Third, with poor transparency, the promise a bank makes to and receives from a counterparty is just as valuable as a cup of salt water in the middle of the ocean. Increasing transparency also means bringing the shadow banking system (hedge funds, private equity funds, etc.) under the microscope. Like banks, these entities rely on short-term funding, they employ a significant amount of leverage and they invest in illiquid assets. The systemic implications of these players' activities clearly make their business our business.
Fourth, managers must be held to account. In trading operations around the world, there exists a very perverse incentive structure. The problem has been identified a long time ago and it is time to address it. For instance, booking profits at the front-end of a long-lived trade is a recipe for disaster. By the time trouble hits, the trader is long gone and the bank and its shareholders are left holding the bag. This is not a sustainable business model. Financial engineers are very creative people. Let us invite them to design an incentive structure that will overcome this problem. If traders have more skin in the game, they will behave differently.

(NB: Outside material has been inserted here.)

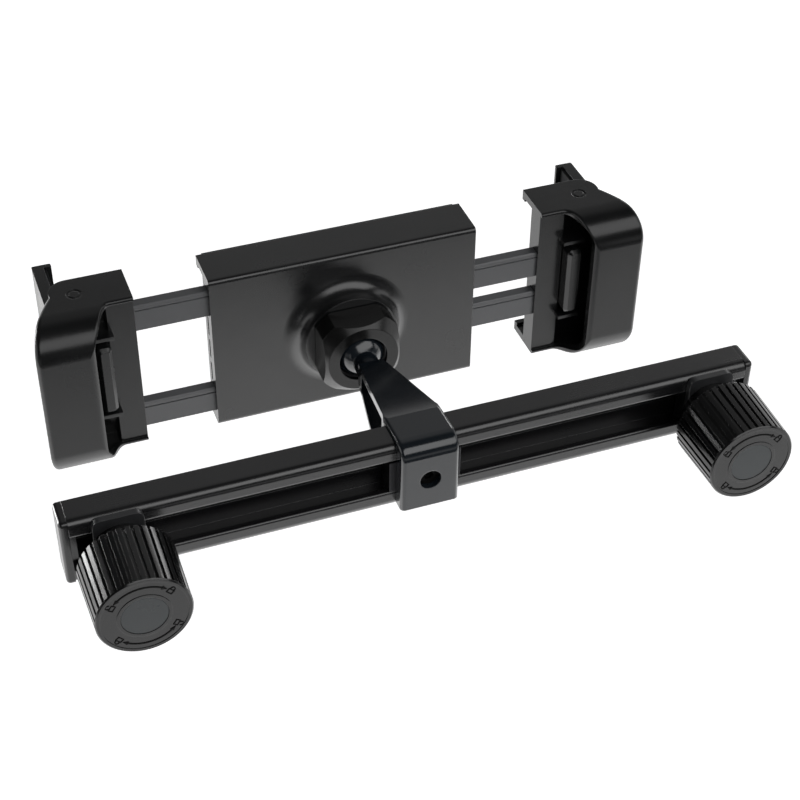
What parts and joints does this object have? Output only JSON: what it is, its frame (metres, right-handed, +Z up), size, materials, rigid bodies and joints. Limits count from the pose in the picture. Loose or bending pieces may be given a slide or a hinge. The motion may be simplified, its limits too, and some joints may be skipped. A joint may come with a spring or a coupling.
{
  "type": "headrest tablet mount",
  "caption": "Headrest mount for a tablet: slotted bar with sliding turn-knob clamps, ball-jointed arm and a tablet holder with spreading hook jaws.",
  "frame": {"origin": "centre of the bar that lies across the headrest posts", "axes": "+X along the bar, +Y from the knobs to the tablet, +Z up along the posts"},
  "size_m": [0.2122, 0.1329, 0.057],
  "materials": {
    "black_anodised": "satin black",
    "black_moulding": "fine satin grain",
    "black_gloss": "smooth semi-gloss",
    "blackened_steel": "blackened",
    "liner_grey": "smooth",
    "soft_rubber": "matt",
    "disc_slate": "satin"
  },
  "bodies": {
    "root": {"rail_bar": "black_anodised", "end_cap_left": "black_moulding", "end_cap_right": "black_moulding", "arm": "black_gloss", "arm_screw": "blackened_steel", "arm_key": "blackened_steel"},
    "rear_seat": {"ball_seat_rear": "liner_grey"},
    "front_seat": {"ball_seat_front": "liner_grey"},
    "head": {"housing_shell": "black_moulding", "back_plate": "black_moulding", "rail_brakes": "liner_grey", "plate_screws": "blackened_steel", "tablet_pad_upper": "soft_rubber", "tablet_pad_lower": "soft_rubber"},
    "nut": {"ball_nut": "black_gloss"},
    "left_slider": {"slot_bolt_left": "blackened_steel", "guard_plate_left": "black_moulding"},
    "left_grip": {"grip_washer_left": "soft_rubber"},
    "left_knob": {"knob_left": "black_gloss", "knob_disc_left": "disc_slate"},
    "left_jaw": {"rail_upper_left": "black_anodised", "rail_lower_left": "black_anodised", "jaw_shell_left": "black_moulding", "hook_left": "black_moulding", "hook_pad_left": "soft_rubber", "rail_screws_left": "blackened_steel", "hook_screws_left": "blackened_steel"},
    "right_slider": {"slot_bolt_right": "blackened_steel", "guard_plate_right": "black_moulding"},
    "right_grip": {"grip_washer_right": "soft_rubber"},
    "right_knob": {"knob_right": "black_gloss", "knob_disc_right": "disc_slate"},
    "right_jaw": {"rail_upper_right": "black_anodised", "rail_lower_right": "black_anodised", "jaw_shell_right": "black_moulding", "hook_right": "black_moulding", "hook_pad_right": "soft_rubber", "rail_screws_right": "blackened_steel", "hook_screws_right": "blackened_steel"}
  },
  "joints": [
    {"name": "head_yaw", "type": "hinge", "parent": "root", "child": "rear_seat", "pos_m": [0, 0.0555, 0], "axis": [0, 0, 1], "range_deg": [-20, 20]},
    {"name": "head_pitch", "type": "hinge", "parent": "rear_seat", "child": "front_seat", "pos_m": [0, 0.0555, 0], "axis": [1, 0, 0], "range_deg": [-20, 20]},
    {"name": "head_spin", "type": "hinge", "parent": "front_seat", "child": "head", "pos_m": [0, 0.0555, 0], "axis": [0, 1, 0], "continuous": true},
    {"name": "nut_turn", "type": "hinge", "parent": "head", "child": "nut", "pos_m": [0, 0.0555, 0], "axis": [0, -1, 0], "range_deg": [0, 90]},
    {"name": "left_slide", "type": "slide", "parent": "root", "child": "left_slider", "axis": [-1, 0, 0], "range_m": [-0.0652, 0.0046]},
    {"name": "left_grip_travel", "type": "slide", "parent": "left_slider", "child": "left_grip", "axis": [0, -1, 0], "range_m": [0, 0.008]},
    {"name": "left_turn", "type": "hinge", "parent": "left_grip", "child": "left_knob", "pos_m": [-0.0902, -0.02, 0], "axis": [0, -1, 0], "range_deg": [0, 1440]},
    {"name": "left_jaw_slide", "type": "slide", "parent": "head", "child": "left_jaw", "axis": [-1, 0, 0], "range_m": [-0.0231, 0.0211]},
    {"name": "right_slide", "type": "slide", "parent": "root", "child": "right_slider", "axis": [1, 0, 0], "range_m": [-0.0661, 0.0037]},
    {"name": "right_grip_travel", "type": "slide", "parent": "right_slider", "child": "right_grip", "axis": [0, -1, 0], "range_m": [0, 0.008]},
    {"name": "right_turn", "type": "hinge", "parent": "right_grip", "child": "right_knob", "pos_m": [0.0911, -0.02, 0], "axis": [0, -1, 0], "range_deg": [0, 1440]},
    {"name": "right_jaw_slide", "type": "slide", "parent": "head", "child": "right_jaw", "axis": [1, 0, 0], "range_m": [-0.0227, 0.0215]}
  ],
  "couplings": [
    {"joint": "left_grip_travel", "follows": "left_turn", "m_per_rad": 0.0003183},
    {"joint": "right_grip_travel", "follows": "right_turn", "m_per_rad": 0.0003183}
  ]
}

Fifth, we have to keep a close eye on the business. Risk managers have to be given the resources that they need to do their jobs. After all, they constitute society's very last line of defence. We must ensure that the right people are placed in this role, that they have our interests at heart, and that they adapt quickly to the rapidly changing dynamics of the marketplace. Creative financial engineers from the front office have to meet their matches in the risk management office. Fight fire with fire! Regulators have to sharpen up, too. Allowing our regulators to be one or two steps behind the business is another quick recipe for disaster.
As this mess is being swept up, it is useful to remind ourselves that the tools we use cannot be held responsible for the mischief that we cause. Derivatives, like any other financial instrument, can create a great deal of value. But, as common sense would have it, if you put them into the wrong hands or if you use them improperly, they, like dynamite, will blow up in your face.